Over the past few years, the rising incidence of childhood obesity has stirred up the issue of children’s food marketing. In 2005, the consumer affairs commissioner, Markos Kaypriano gave a warning to the food industry to restrict advertising products that are high in fat, sugar and salt (HFSS) to children.

The EU pledge followed in December 2007 when 11 leading food and beverage companies, including two ESA member companies, LU Snack Foods (Kraft) and PepsiCo, agreed to stop running junk food adverts on the TV, print and internet.

Stricter definitions urged

However, Sue Davies, chief policy adviser at Which? – the UK advocacy group – told this publication previously that the EU Pledge needs to go further “as it only covers younger children, doesn't extend to all forms of marketing used to target children and needs to have stricter definitions for which foods are covered."

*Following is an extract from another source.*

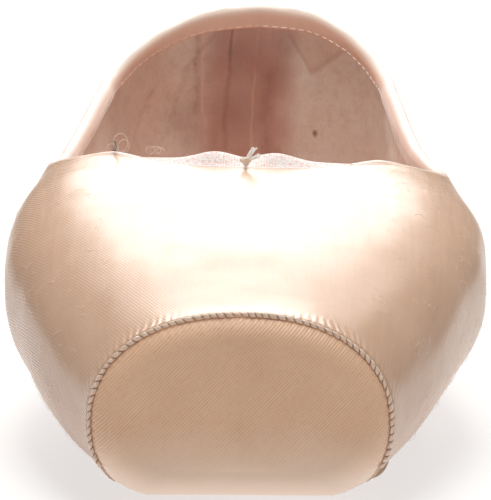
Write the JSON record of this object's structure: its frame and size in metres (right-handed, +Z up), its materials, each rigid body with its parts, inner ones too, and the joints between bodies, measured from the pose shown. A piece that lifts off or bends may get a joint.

Speaking to today, ESA policy director Seggelke said that as regards the age of children there is “a wealth of evidence that by the age of 12 today’s children have developed a sophisticated understanding of advertising: most academic reviews recognise that by the age of 12 children develop their behaviour as consumers, effectively recognise advertising and are able to adopt critical attitudes towards it.

There is also a strong degree of academic consensus that by the age of 12 children are fully capable of understanding the persuasive intent of advertising and have the necessary cognitive tools to assess it critically.”

In terms of definitions of foods covered by the Pledge, the ESA policy director points out that the EU Pledge includes companies with widely varying product portfolios and that, as a result, the company criteria will reflect the diversity of product portfolios.

“At the same time,”​ added Seggelke, “they have to be consistent with the most widely accepted national and international guidelines that exist (e.g. WHO, FAO, USDA, IOM, EURODIET)."

As regards forms of marketing mentioned by Davies, the ESA spokesperson argues that by endorsing the EU Pledge, companies are responding to societal concerns about their "core advertising practices"​ which target children directly.